If you have recently inherited a property, the list of things that are required of you can seem high, with a number of legal issues you are required to become familiar with. However, it can be helpful to identify the main and pressing matters that you are required to take care of, before you can consider the options in front of you when dealing with an inherited property.
It is important to be aware of the nature of your inheritance – i.e. whether you alone have inherited the property or share the ownership with others and are thus ‘joint tenants’ or ‘tenants in common’. If the ownership is shared, rules may be slightly more complex and decisions must be jointly made and decided upon. This may also affect the granting of Probate.
You also need to consider whether any Inheritance Tax due on the estate has been taken care of. New rules introduced in April 2017 have slightly changed the amounts of non-taxed allowances; most notably in the area of property inheritance. Additionally, if you wish to sell the home, you may need to consider applying for probate in order to have the necessary permissions to do so.
If the deceased left a will, then it is likely that any Inheritance Tax due on the estate – including any property – has already been paid and taken care of by the person who died. They will have worked out, for example, if Inheritance Tax is even owed by the property – as no tax is required if the value of the estate is beneath the current threshold. This threshold was, up until recently, at £325,000 per individual, with anything over this value taxed at 40%. However, in some circumstances, this threshold is changing with the dawn of the new tax year.
The new ‘family home allowance’, explained by the Financial Times, means that the non-taxable property value has risen by an extra £100,000 (and will rise further by April 2020), and means that an individual may be able to pass on £500,000 worth of property and assets without having to pay Inheritance Tax.
Applying for probate
Next, a decision will have to be made regarding what you intend to do with the property. There are a few options; you can choose to live in the property, for example, or to rent it out.

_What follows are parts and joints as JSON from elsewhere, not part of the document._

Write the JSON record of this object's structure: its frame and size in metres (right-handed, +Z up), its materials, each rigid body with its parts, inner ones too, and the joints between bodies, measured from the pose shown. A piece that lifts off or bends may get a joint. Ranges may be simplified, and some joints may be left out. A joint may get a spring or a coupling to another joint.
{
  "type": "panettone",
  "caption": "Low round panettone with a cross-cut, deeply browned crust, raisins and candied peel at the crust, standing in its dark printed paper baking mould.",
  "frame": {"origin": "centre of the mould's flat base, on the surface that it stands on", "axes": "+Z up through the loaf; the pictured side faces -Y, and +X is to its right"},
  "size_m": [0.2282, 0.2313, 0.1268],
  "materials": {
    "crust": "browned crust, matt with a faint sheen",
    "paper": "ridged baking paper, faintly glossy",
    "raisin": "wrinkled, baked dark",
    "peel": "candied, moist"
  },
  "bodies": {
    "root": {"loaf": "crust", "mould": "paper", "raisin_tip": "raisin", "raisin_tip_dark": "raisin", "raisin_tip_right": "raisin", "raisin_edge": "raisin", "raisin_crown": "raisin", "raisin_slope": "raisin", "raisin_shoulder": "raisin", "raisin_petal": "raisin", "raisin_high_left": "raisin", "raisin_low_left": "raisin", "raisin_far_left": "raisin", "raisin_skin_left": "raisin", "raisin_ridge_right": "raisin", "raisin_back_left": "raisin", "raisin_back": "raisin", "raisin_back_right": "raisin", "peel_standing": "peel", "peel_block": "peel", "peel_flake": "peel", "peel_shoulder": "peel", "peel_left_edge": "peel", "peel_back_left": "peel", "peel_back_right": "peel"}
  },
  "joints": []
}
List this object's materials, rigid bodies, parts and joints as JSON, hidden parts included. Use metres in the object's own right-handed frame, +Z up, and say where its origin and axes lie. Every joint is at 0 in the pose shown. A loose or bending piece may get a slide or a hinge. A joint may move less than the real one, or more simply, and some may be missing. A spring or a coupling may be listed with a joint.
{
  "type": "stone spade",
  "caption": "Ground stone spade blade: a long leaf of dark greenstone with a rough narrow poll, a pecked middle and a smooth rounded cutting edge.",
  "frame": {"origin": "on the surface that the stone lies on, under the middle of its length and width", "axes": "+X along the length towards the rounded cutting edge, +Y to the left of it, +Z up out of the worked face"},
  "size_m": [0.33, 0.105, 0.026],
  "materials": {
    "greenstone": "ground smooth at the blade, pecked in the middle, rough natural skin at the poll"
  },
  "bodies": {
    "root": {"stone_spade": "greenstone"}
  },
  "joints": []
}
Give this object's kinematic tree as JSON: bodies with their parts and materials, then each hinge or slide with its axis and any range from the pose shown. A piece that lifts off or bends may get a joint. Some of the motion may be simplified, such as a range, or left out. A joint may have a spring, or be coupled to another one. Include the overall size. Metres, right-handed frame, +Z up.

You may also wish to consider selling the property. It is worth bearing in mind that tax may apply on your rental income, as the UK Government’s website explains, and any profit you make on the sale of the inherited property, you may be required to pay a Capital Gains Tax on. Exceptions such as Private Residence Relief apply if you are selling your own home. Living in the property is affected by whether you already have a home and taxes may therefore apply if inheriting a property means that you now own a ‘second home’.

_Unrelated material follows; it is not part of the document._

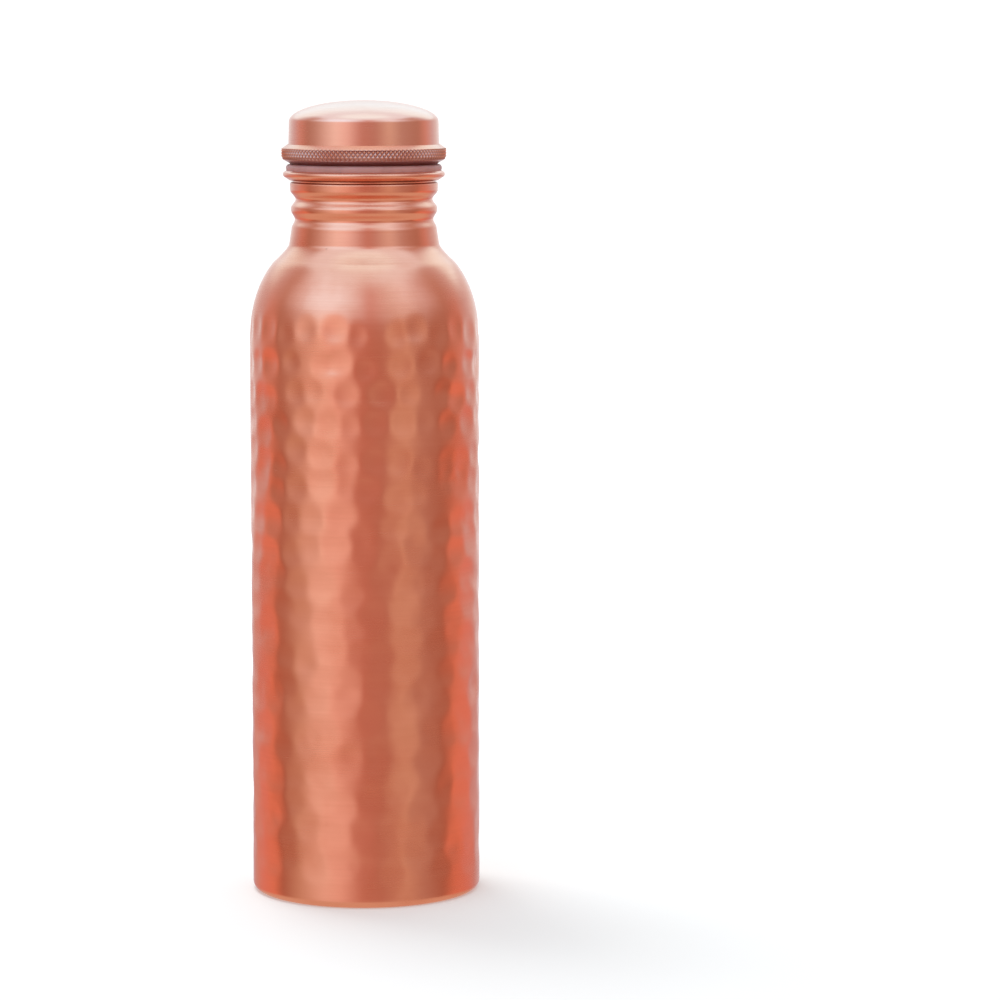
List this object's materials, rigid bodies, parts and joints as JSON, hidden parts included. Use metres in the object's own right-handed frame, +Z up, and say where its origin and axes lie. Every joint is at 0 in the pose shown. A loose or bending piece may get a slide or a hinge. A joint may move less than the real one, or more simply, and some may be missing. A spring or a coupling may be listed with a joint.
{
  "type": "copper water bottle",
  "caption": "Hammered copper water bottle with a beaded neck, a threaded mouth and a domed screw cap with a knurled grip ring.",
  "frame": {"origin": "centre of the foot, on the surface that the bottle stands on", "axes": "+Z up along the bottle's axis, towards the cap; +X and +Y are level, and the bottle is round about +Z"},
  "size_m": [0.077, 0.077, 0.2666],
  "materials": {
    "hammered_copper": "copper, hammered and satin brushed",
    "pressed_copper": "copper, plain pressed",
    "spun_copper": "copper, fine brushed round the axis",
    "turned_copper": "copper, turned bright",
    "knurled_copper": "copper, diamond knurled",
    "silver_braze": "silver braze, as flowed",
    "smoke_silicone": "translucent grey silicone",
    "white_silicone": "milky white silicone"
  },
  "bodies": {
    "bottle": {"body_shell": "hammered_copper", "base_cup": "pressed_copper", "base_braze": "silver_braze", "mouth_ring": "turned_copper", "collar_gasket": "smoke_silicone"},
    "cap_seal": {"cap_seal": "white_silicone"},
    "cap": {"cap_shell": "spun_copper", "cap_grip_ring": "knurled_copper", "cap_thread_sleeve": "turned_copper", "cap_solder": "silver_braze"}
  },
  "joints": [
    {"name": "cap_lift", "type": "slide", "parent": "bottle", "child": "cap_seal", "axis": [0, 0, 1], "range_m": [0, 0.016]},
    {"name": "cap_turn", "type": "hinge", "parent": "cap_seal", "child": "cap", "pos_m": [0, 0, 0.25], "axis": [0, 0, 1], "range_deg": [0, 1440]}
  ],
  "couplings": [
    {"joint": "cap_lift", "follows": "cap_turn", "m_per_rad": 0.00063662}
  ]
}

To calculate whether you must play Capital Gains Tax when selling a home, you will need to have an idea of what the property is worth. If the deceased produced a will and paid their Inheritance Tax, then a property valuation may already have been performed. However, these valuations can be done by a Chartered Surveyor or by using 3 separate estate agents to estimate how much the house is worth. A Capital Gains Tax calculator like this on the UK Government’s website can help you to estimate how much you may be required to pay in the event of selling the property.
Selling a house
If the decision is made to sell the house, it can be advantageous to deal with the matter with speed and efficiency, with the aim being a quick house sale. In this case, it may be best to go with a company that are experienced in the sector, such as Probate Purchasers.

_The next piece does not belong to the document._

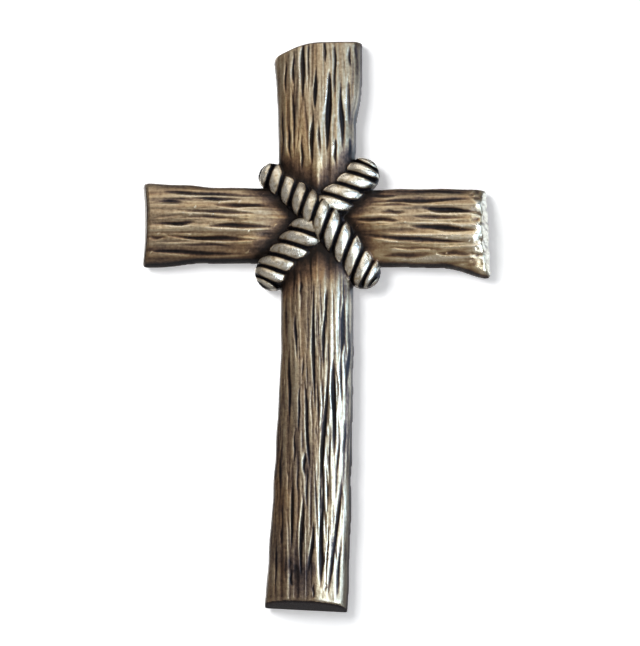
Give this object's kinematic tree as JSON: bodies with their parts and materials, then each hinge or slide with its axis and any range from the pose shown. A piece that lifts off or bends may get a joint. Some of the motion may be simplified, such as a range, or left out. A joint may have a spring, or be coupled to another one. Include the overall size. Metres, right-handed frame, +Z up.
{
  "type": "bronze grave cross",
  "caption": "Cast grave cross for a headstone: two rough-hewn timbers lashed with a twisted rope, with an open back and tapped bosses for fixing studs.",
  "frame": {"origin": "in the back plane, midway between the two tapped holes, where the axes of upright and crossbeam cross", "axes": "+Z up the upright, +X along the crossbeam to the viewer's right, -Y out of the front"},
  "size_m": [0.1825, 0.0256, 0.3],
  "materials": {
    "bronze": "antique: dark brown patina in the recesses, brushed pale brass on the ridges"
  },
  "bodies": {
    "root": {"cross": "bronze"}
  },
  "joints": []
}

In this case, you will need a Grant of Representation (or ‘probate’), which you can download an application form for from .gov pages. This gives the holder legal permission to deal with the estate, and can be applied for by an executor. This may be more complex depending on the content of the will and how many people the property was passed to. Along with basic information, details of the deceased’s assets and worth, a death certificate, and copy of the will will need to be sent to the relevant Probate Registry. A certificate of Probate may take a minimum of 2-3 months to process, so it is worth beginning this process as early as possible.
Inheriting a property can be daunting in terms of the legal issues you may come across when exploring your options. It is therefore important to keep yourself updated, give yourself time to effectively plan your timeline, and be aware of the different options available in dealing with inherited properties.